Jack Frost will definitely be nipping at our noses this weekend, as cold and snowy weather returns to the Rocky Mountains. Did you know that working out in the frosty air actually burns more calories than doing so in warm weather? This is because your body has to work harder to maintain its normal temperature. So it’s time to take the treadmill outside and winterize your exercise!
The better prepared you are at the outset, the more you will enjoy your outing. Simple maneuvers like buying your lift ticket and renting your gear ahead of time will save you from the hassle of waiting in line in the cold. But being prepared is not just about avoiding long lines – it’s about staying safe.
Winterize your safety
- Start by fueling your body with high carb foods such as pasta, rice, bread and potatoes. These will not only provide the energy you’ll need on the slopes and trails, but because of thermogenesis, they will also help raise your body temperature despite sub-freezing temperatures.
- Your first day out should be light in intensity to allow your body to adjust to the knee, core and hip movements unique to skiing and snowshoeing. Listen to your body and know when to call it quits. Injuries tend to occur later in the day when the body’s fatigued.
- Recognize the symptoms of altitude sickness: nausea, dizziness, fatigue, drowsiness, and lethargy. If you feel these symptoms, you should stop, rest, and breathe. Take in a simple sugar such as a piece of candy or a fruit drink, and then travel as soon as possible to a lower elevation.
- Watch the weather forecast for temperature and wind chill. Return indoors before it gets dark or the weather turns hazardous.
- Wear your sunglasses and sunscreen even on cloudy days, and dress in layers.
- Take lessons from a professional to learn the correct techniques and appropriate equipment.
- Always do a warm-up and cool-down and do easy trails first.
- Ski the buddy way. Head up the slopes with a friend or make sure somebody knows where you are.

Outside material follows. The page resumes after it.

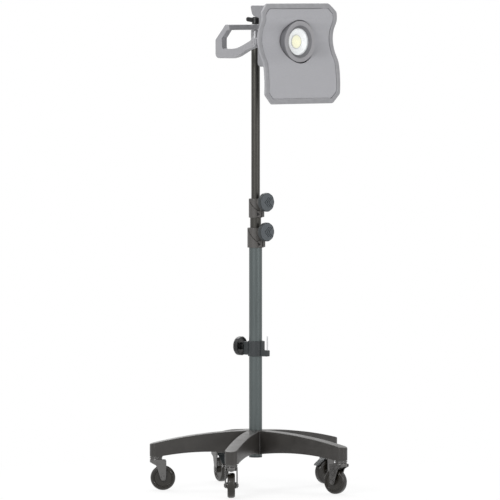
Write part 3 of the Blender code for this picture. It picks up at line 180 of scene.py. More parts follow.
class Look(Graph):
    """A finish: one material built on its object's own coordinates."""

    def __init__(self, name, roughness, metallic=0.0, **fixed):
        self.material = bpy.data.materials.new(name)
        self.material.use_nodes = True
        super().__init__(self.material.node_tree)
        self.shader = self.tree.nodes["Principled BSDF"]
        self.place = self.node("ShaderNodeTexCoord").outputs["Object"]
        self.surface({"Roughness": roughness, "Metallic": metallic, **fixed})

    def surface(self, values):
        for name, value in values.items():
            self.feed(self.shader.inputs[name], value)

    def noise(self, scale, detail=2.0, stretch=(1, 1, 1)):
        """Noise with so many cells to the metre, drawn out by a stretch."""
        values = {"Vector": self.place, "Scale": stretch}
        placed = self.node("ShaderNodeMapping", {}, values).outputs[0]
        values = {"Vector": placed, "Scale": scale, "Detail": detail}
        return Number(self, self.node("ShaderNodeTexNoise", {}, values).outputs["Fac"])

    def cells(self, scale):
        values = {"Vector": self.place, "Scale": scale}
        return Number(self, self.node("ShaderNodeTexVoronoi", {}, values).outputs["Distance"])

    def mixed(self, amount, first, second):
        values = {0: amount, 6: first, 7: second}
        return self.node("ShaderNodeMix", {"data_type": "RGBA"}, values).outputs[2]

    def dressed(self, colour, height, depth, **more):
        """The finish with its colour, its relief and whatever else changes over it."""
        made = self.node("ShaderNodeBump", {}, {"Height": height, "Distance": depth})
        self.surface({"Base Color": colour, "Normal": made.outputs[0], **more})
        return self


def shade(red, green, blue):
    """A screen colour from 0 to 255 as the linear colour that materials take."""
    return tuple((c / 255) ** 2.2 for c in (red, green, blue))


def darker(colour, part):
    return tuple(c * part for c in colour)


# Finishes

def powder_coat():
    """Charcoal powder coat: fine orange peel, a little dust in the hollows of the texture."""
    look = Look("charcoal_powder_coat", 0.4, 0.0, **{"Specular IOR Level": 0.5})
    base = shade(48, 46, 44)
    dust = look.noise(26, 4).stretched(0.42, 0.72)
    grain = look.noise(900, 2)
    colour = look.mixed(grain.stretched(0.35, 0.7), darker(base, 0.86), darker(base, 1.12))
    colour = look.mixed(dust * 0.25, colour, shade(64, 61, 58))
    gloss = 0.28 + dust * 0.1 + grain * 0.06
    return look.dressed(colour, look.noise(420, 3) + grain * 0.4, 0.0004, Roughness=gloss)


def drawn_tube(name, colour, roughness):
    """Anodised tube with the faint lengthwise lines of drawing and rubbed patches."""
    look = Look(name, roughness, 0.8)
    lines = look.noise(1500, 2, (1, 1, 0.012))
    rubbed = look.noise(14, 3, (1, 1, 0.35)).stretched(0.45, 0.75)
    colours = look.mixed(lines.stretched(0.3, 0.7), darker(colour, 0.9), darker(colour, 1.08))
    colours = look.mixed(rubbed * 0.25, colours, darker(colour, 1.3))
    gloss = roughness - 0.05 + lines * 0.08 + rubbed * 0.06
    return look.dressed(colours, lines, 0.00006, Roughness=gloss)


def spark_plastic(name, colour, roughness, cells=650, depth=0.00018):
    """Moulded plastic with a spark-eroded texture and slightly shiny handled patches."""
    look = Look(name, roughness)
    texture = look.noise(cells, 3)
    clouds = look.noise(18, 3).stretched(0.35, 0.7)
    tint = look.mixed(texture.stretched(0.3, 0.72), darker(colour, 0.9), darker(colour, 1.09))
    tint = look.mixed(clouds * 0.22, tint, darker(colour, 0.88))
    gloss = roughness + 0.07 - clouds * 0.12 + texture * 0.05
    return look.dressed(tint, texture, depth, Roughness=gloss)


def worn_steel(name, colour, roughness):
    """Plated steel with fine scratches and dull spots."""
    look = Look(name, roughness, 1.0)
    scratches = look.noise(500, 2, (1, 0.08, 1))
    spots = look.noise(90, 3).stretched(0.5, 0.75)
    tint = look.mixed(spots * 0.5, colour, darker(colour, 0.7))
    gloss = roughness + scratches * 0.1 + spots * 0.18
    return look.dressed(tint, scratches, 0.00005, Roughness=gloss)


def soft_rubber(name, colour, roughness):
    """Rubber with a dusty bloom."""
    look = Look(name, roughness)
    bloom = look.noise(60, 4).stretched(0.4, 0.75)
    tint = look.mixed(bloom * 0.35, colour, darker(colour, 1.5))
    gloss = roughness + bloom * 0.15
    return look.dressed(tint, look.noise(800, 2), 0.00015, Roughness=gloss)


def glowing_white_coat():
    """The reflector's white coat, with a painted glow that lightens it as if lit."""
    look = Look("reflector_white", 0.25)
    # Painted glow: a faint emission stands in for light caught by the reflector.
    look.surface({"Emission Color": (0.95, 0.98, 1.0), "Emission Strength": 0.1})
    tint = look.mixed(look.noise(60, 2), (0.93, 0.95, 0.96), (0.99, 0.99, 0.99))
    return look.dressed(tint, look.noise(700, 2), 0.00003)


def phosphor():
    """Pale yellow coat over the light source, with a grid of faint bumps."""
    look = Look("phosphor_yellow", 0.4)
    grid = look.cells(420)
    warm = look.mixed(grid.stretched(0.1, 0.6), (0.93, 0.9, 0.56), (0.96, 0.94, 0.66))
    look.surface({"Emission Color": (1.0, 0.96, 0.72), "Emission Strength": 0.2})
    return look.dressed(warm, grid, 0.0002)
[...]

- Ski and board under control and not so fast that you cannot stop suddenly.
- Keep enough distance between you and other people on the trails. Stop look and listen, where you can be seen, especially at intersections. The downhill skier, boarder or snowshoer has the right of way. Watch for natural obstacles such as trees. Avoid using your iPod or MP3 player – you need to stay aware and focused on the trail.
- Don’t venture onto closed trails and backcountry areas, and obey all signs and warnings.

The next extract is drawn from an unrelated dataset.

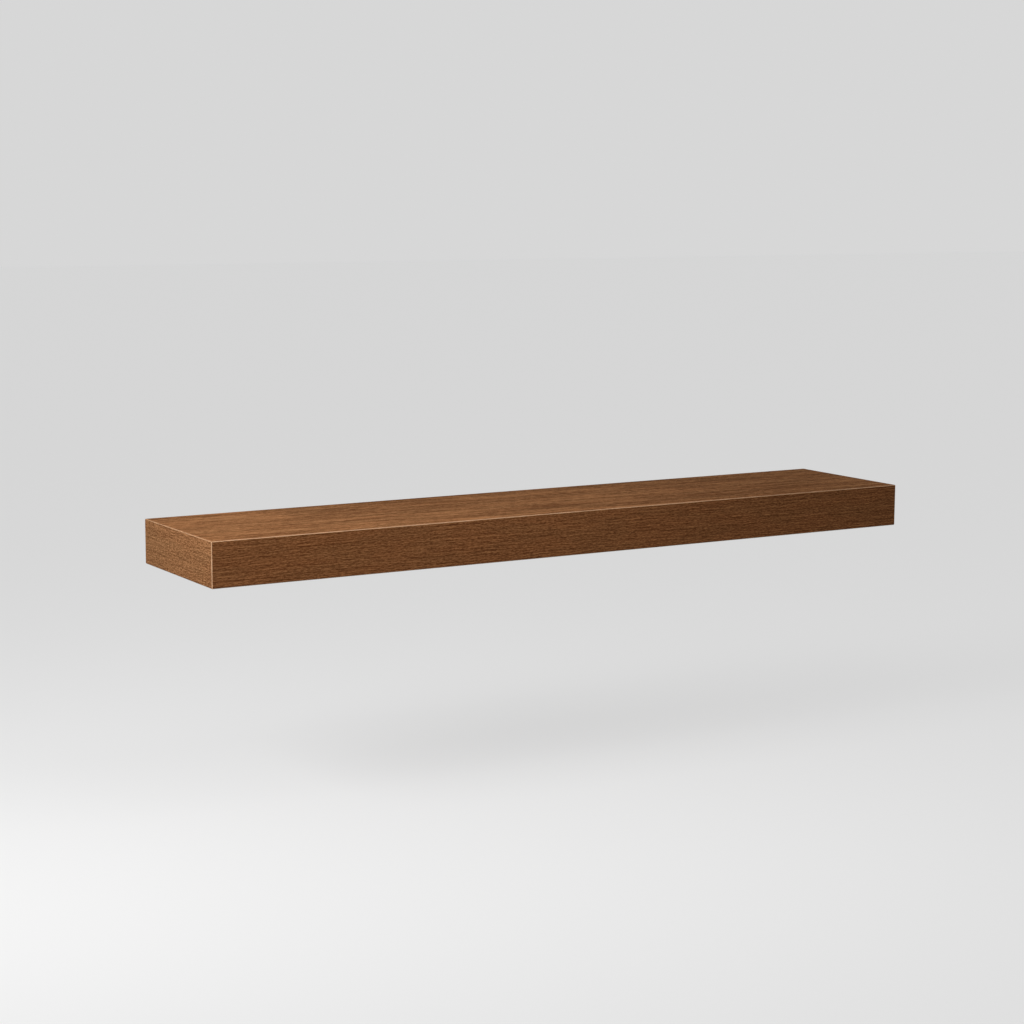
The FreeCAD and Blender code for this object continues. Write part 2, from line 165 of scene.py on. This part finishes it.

- Make frequent stops for water and snacks along the way. You need 2 quarts of water per day.
- Know the signs of hypothermia: Shivering, slowed speech, memory lapse, stumbling, drowsiness, and exhaustion. Immediately get out of all wet clothes and into a warm, dry area, and put on dry clothes. Drink hot tea or broth and sit by a warm fire or other heat source.
- Be familiar with the signs of frostbite: In mild cases, skin turns red and stings. In moderate and severe cases, skin turns grey, mottled white or waxy white. Intense stinging or complete loss of sensation occurs. Treat frostbite by restoring body temperature as quickly as possible by immersing in a water bath of less that 110 degrees and serving warm drinks. Do not rub the affected area; if clothes are stuck to the area, do not pull to remove. Dry the area off and cover it until it thaws and medical help arrives.

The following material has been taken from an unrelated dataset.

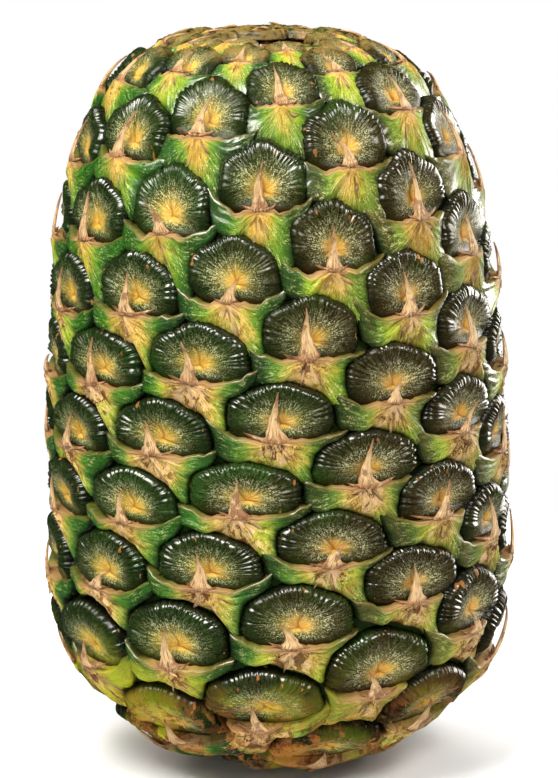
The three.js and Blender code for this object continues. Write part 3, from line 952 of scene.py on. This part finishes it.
def tip_material():
    n = Nodes("dry_tip")
    along, aside, seed = (n.attribute(name) for name in ("along", "aside", "seed"))
    place = n.place()
    fibre = n.noise(n.join(n.times(aside, 5.0), n.times(along, 1.6), seed), 2.0, 4, 0.65)
    patchy = n.noise(place, 330.0, 3)
    base = n.ramp(along, colours(
        (0.0, 182, 132, 84), (0.2, 224, 186, 134), (0.6, 232, 194, 138), (1.0, 170, 114, 62)))
    base = n.tint(base, (132, 78, 44), n.span(fibre, 0.5, 0.6), 0.8)
    base = n.tint(base, (240, 216, 172), n.span(fibre, 0.46, 0.36), 0.75)
    base = n.tint(base, (124, 70, 40), n.span(patchy, 0.54, 0.64), 0.7)
    base = n.tint(base, (160, 96, 56), n.span(n.math("ABSOLUTE", aside), 0.75, 1.0), 0.45)
    bump = n.bump(fibre, 0.9, 0.0009, n.bump(n.noise(place, 1300.0, 3), 0.3, 0.0003))
    return n.finish(base, n.span(patchy, 0.3, 0.7, 0.5, 0.75), bump, Specular_IOR_Level=0.35)


def body_material():
    n = Nodes("groove_skin")
    place = n.place()
    z = n.split(place)[2]
    base = n.mix(n.noise(place, 300.0, 3), srgb(16, 30, 9), srgb(48, 74, 22))
    top = n.span(z, 0.186, 0.191)
    base = n.tint(base, (132, 122, 60), top, n.span(n.noise(place, 200.0, 3), 0.35, 0.6))
    foot = n.mix(n.noise(place, 240.0, 4), srgb(120, 84, 40), srgb(176, 140, 70))
    base = n.mix(n.span(z, 0.012, 0.002), base, foot)
    bump = n.bump(n.noise(place, 600.0, 4), 0.6, 0.0008)
    return n.finish(base, 0.6, bump, Specular_IOR_Level=0.1)


def scar_material():
    n = Nodes("scar")
    place = n.place()
    x, y, _ = n.split(place)
    radius = n.math("SQRT", n.math("ADD", n.times(x, x), n.times(y, y)))
    rings = n.noise(n.join(n.times(radius, 3.0), x, y), 260.0, 4, 0.6)
    cells = {"Vector": n.scaled(place, (1.0, 1.0, 0.15)), "Scale": 900.0}
    fibres = n.node("ShaderNodeTexVoronoi", cells).outputs["Distance"]
    base = n.mix(rings, srgb(168, 132, 78), srgb(222, 196, 138))
    base = n.tint(base, (120, 84, 48), n.span(fibres, 0.2, 0.5))
    base = n.tint(base, (124, 84, 46), n.span(radius, 0.0095, 0.0125))
    bump = n.bump(fibres, 0.8, 0.0006, n.bump(n.noise(place, 500.0, 4), 0.5, 0.0006))
    return n.finish(base, 0.75, bump, Specular_IOR_Level=0.3)


# The grooves' skin, the scars and what stands in them

SKIN_H = 0.9
SKIN_COLUMNS = 120
SCAR_WALL = 3.5
STEM_COLUMNS = 72
STUBS = 46
STUB_SPACING = 1.8
STUB_STEPS = (0.0, 0.35, 0.7, 0.92, 1.0)


def single_piece(name, rings, material, slot):
    piece = Piece(name)
    piece.add(*tube(rings))
    piece.build(material, slot)


def body_skin(material):
    """The barrel between the eyes, with the hollow that the crown left."""
    arcs = [np.linspace(1.0, 24, 16), np.linspace(27, ARC_END - 22, 70), ARC_END - np.linspace(20, 1, 24)]
    s = np.concatenate(arcs)
    height = SKIN_H - (SCAR_DEPTH + SKIN_H) * ease((SCAR_RADIUS - (ARC_END - s)) / SCAR_WALL)
    S, A = np.meshgrid(s, np.linspace(0, 2 * np.pi, SKIN_COLUMNS, endpoint=False), indexing="ij")
    H = height[:, None] + 0.25 * np.sin(9 * A + S * 0.4) * (height[:, None] > -3)
    single_piece("groove_skin", raised(A, S, H), material, "rind")


def stem_cut(material):
    """The cut stem, with a slightly uneven rim and a fibrous face on the floor."""
    radius = np.array([3.0, 6.0, 9.0, 11.0, 12.2, 12.9, STEM_RADIUS, 12.6, 11.0])[:, None]
    z = np.array([0.0, 0.1, 0.0, 0.12, 0.0, 0.4, 1.6, 4.5, 9.0])[:, None]
    a = np.linspace(0, 2 * np.pi, STEM_COLUMNS, endpoint=False)[None, :]
    ragged = radius * (1 + (radius > 10) * (0.012 * np.sin(11 * a) + 0.01 * np.sin(23 * a + 1)))
    rings = np.stack([ragged * np.cos(a), ragged * np.sin(a), z + 0 * a], axis=-1)
    single_piece("stem_cut", rings * MM, material, "scar")


def crown_stubs(material):
    """Bases of the crown's leaves, left in a spiral where the crown was twisted off."""
    rng = np.random.default_rng(SEED + 1)
    piece = Piece("crown_stubs")
    up, a = np.meshgrid(STUB_STEPS, np.radians(np.arange(0, 360, 45)), indexing="ij")
    for i in range(STUBS):
        radius = STUB_SPACING * math.sqrt(i + 0.6)
        azimuth = i * DIVERGENCE
        width = (1.2 + 0.16 * radius) * (1 - 0.35 * up ** 2) * np.cos(a)
        thick = (0.55 - 0.3 * up) * np.sin(a) - 0.10 * width ** 2
        tall = 3.6 + 1.6 * rng.random() - 0.05 * radius
        jag = 0.45 * (rng.random(a.shape) - 0.5) * (up > 0.8)
        outward = radius + thick + 0.10 * radius * up
        x = width * math.cos(azimuth) + outward * math.sin(azimuth) - TOP_LEAN
        y = width * math.sin(azimuth) - outward * math.cos(azimuth)
        z = TOP_Z - SCAR_DEPTH + tall * up + jag - 1.0
        piece.add(*tube(np.stack([x, y, z], axis=-1) * MM))
    piece.build(material, "scar")


LOWER_THIRD = 0.33
UPPER_THIRD = 0.66
HALF = 0.5


def build_fruit():
    cushion, bract, tip = cushion_material(), bract_material(), tip_material()
    skin, scar = body_material(), scar_material()
    body_skin(skin)
    stem_cut(scar)
    crown_stubs(scar)
    thirds = {name: Piece("cushions_" + name) for name in ("lower", "middle", "upper")}
    halves = {name: Piece("bracts_" + name) for name in ("lower", "upper")}
    tips, flakes = Piece("bract_tips"), Piece("dry_flakes")
    for eye in EYES:
        share = eye["index"] / len(EYES)
        third = "lower" if share < LOWER_THIRD else "middle" if share < UPPER_THIRD else "upper"
        thirds[third].add(*cushion_patch(eye))
        halves["lower" if share < HALF else "upper"].add(*bract_patch(eye))
        tips.add(*tip_patch(eye))
        for k in range(FLAKES):
            flakes.add(*flake_patch(eye, k))
    for piece in thirds.values():
        piece.build(cushion, "rind")
    for piece in halves.values():
        piece.build(bract, "bract")
    tips.build(tip, "dry_tip")
    flakes.build(tip, "dry_tip")


# Camera, floor and light

PHOTO_HEIGHT = 778
CAMERA_DISTANCE = 1.2
CAMERA_TILT = 0.2
PIXELS_PER_MM = 3.72
SENSOR_HEIGHT = 24.0
NEAREST = 0.05
AIM = Vector((-0.0003, 0.0, 0.1009))
LIGHT_COLOUR = (1.0, 0.97, 0.88)
LIGHT_AIM = Vector((0, 0, 0.1))
WORLD_ON_MATT = 0.27
WORLD_IN_REFLECTIONS = 0.06
TABLE_RADIUS = 0.3
TABLE_CORNERS = 160


def toward(azimuth, elevation):
    """The direction from the fruit to something at an azimuth and an elevation."""
    flat = math.cos(elevation)
    return Vector((math.sin(azimuth) * flat, -math.cos(azimuth) * flat, math.sin(elevation)))


def aimed(name, data, target, direction, distance):
    """An object that looks at a target from a distance."""
    thing = add_object(name, data)
    thing.location = target + direction * distance
    thing.rotation_euler = (-direction).to_track_quat("-Z", "Y").to_euler()
    return thing


def make_camera():
    data = bpy.data.cameras.new("camera")
    data.sensor_fit = "VERTICAL"
    data.sensor_height = SENSOR_HEIGHT
    data.lens = PIXELS_PER_MM * CAMERA_DISTANCE / MM / PHOTO_HEIGHT * SENSOR_HEIGHT
    data.clip_start = NEAREST
    bpy.context.scene.camera = aimed("camera", data, AIM, toward(0.0, CAMERA_TILT), CAMERA_DISTANCE)


def area_light(name, azimuth, elevation, distance, size, watts, glossy=True, diffuse=True):
    data = bpy.data.lights.new(name, "AREA")
    data.shape = "RECTANGLE"
    data.size, data.size_y = size
    data.energy = watts
    data.color = LIGHT_COLOUR
    direction = toward(math.radians(azimuth), math.radians(elevation))
    light = aimed(name, data, LIGHT_AIM, direction, distance)
    light.visible_glossy = glossy
    light.visible_diffuse = diffuse


def make_stage():
    """A round pale table."""
    n = Nodes("pale_table")
    cloudy = n.noise(n.place(), 9.0, 2)
    material = n.finish(n.mix(cloudy, (0.83, 0.85, 0.91), (0.86, 0.88, 0.95)), 0.8, Specular_IOR_Level=0.2)
    mesh = bpy.data.meshes.new("table")
    turns = np.linspace(0, 2 * np.pi, TABLE_CORNERS, endpoint=False)
    points = [(TABLE_RADIUS * math.cos(a), TABLE_RADIUS * math.sin(a), 0.0) for a in turns]
    mesh.from_pydata(points, [], [list(range(len(points)))])
    mesh.materials.append(material)
    table = add_object("table", mesh)
    table.visible_glossy = False


def make_world():
    """White where the camera sees it, dimmer as a light and dimmest in reflections."""
    world = bpy.data.worlds.new("studio")
    world.use_nodes = True
    nodes, links = world.node_tree.nodes, world.node_tree.links
    background = nodes["Background"]
    path = nodes.new("ShaderNodeLightPath")
    unseen = nodes.new("ShaderNodeMapRange")
    unseen.inputs["To Min"].default_value = WORLD_ON_MATT
    unseen.inputs["To Max"].default_value = WORLD_IN_REFLECTIONS
    seen = nodes.new("ShaderNodeMath")
    seen.operation = "MAXIMUM"
    links.new(path.outputs["Is Glossy Ray"], unseen.inputs["Value"])
    links.new(path.outputs["Is Camera Ray"], seen.inputs[0])
    links.new(unseen.outputs["Result"], seen.inputs[1])
    links.new(seen.outputs["Value"], background.inputs["Strength"])
    background.inputs["Color"].default_value = (1, 1, 1, 1)
    bpy.context.scene.world = world


build_fruit()
make_camera()
make_stage()
make_world()
area_light("key", -32, 50, 0.9, (0.4, 0.36), 10)
area_light("second", 38, 42, 1.0, (0.28, 0.28), 5.5)
area_light("key_glare", -50, 44, 0.9, (0.55, 0.45), 12, diffuse=False)
area_light("right_glare", 126, 8, 0.8, (0.5, 0.5), 10, diffuse=False)
area_light("low_fill", -12, 3, 0.8, (0.7, 0.2), 1.0, glossy=False)
area_light("right_fill", 110, 30, 1.0, (0.5, 0.5), 4, glossy=False)
area_light("left_fill", -115, 30, 1.0, (0.5, 0.5), 4, glossy=False)
area_light("back_fill", 180, 55, 1.0, (0.6, 0.6), 7, glossy=False)
bpy.context.scene.view_settings.view_transform = "Standard"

- Enjoy a soak in the hot tub with some hot chocolate to recharge your batteries for the next day.
A little preparation and forethought go a long way toward an enjoyable winter outing. Your basic gear includes an eclectic assortment of gadgets and goods and will take some effort to accumulate. But look at it this way — outfitting yourself for winter sports means you get to go shopping!
Winterize your gear. Pack your backpack or car with the following items:
- Hats (70% of body heat is lost through the head) and gloves
- Helmet, goggles and/or sunglasses
- Colored tape or ribbon to mark your trail
- Snow probes or avalanche beacons
- First aid kit and sunscreen
- Multi purpose fold-up tool (mini tool kit)
- Emergency blanket
- Duct tape
- Matches and flashlight (make sure batteries are working)
- Mirror and whistle for signaling when injured, lost or otherwise stranded
- Hand and foot warmers
- Plastic garbage bag
- Kleenex and lip balm
- Cell phone
- Energy snack food
Winter exercise burns some serious kilocalories:
- Downhill 374/hour
- Snowshoe (packed) 500/hour
- Snowshoe (powder) 745/hour
- Snowboard 400/hour
- Nordic 500/hour
So there you have it – all the background and gear you’ll need for safe and healthy winter outings. Enjoy – and happy swishing!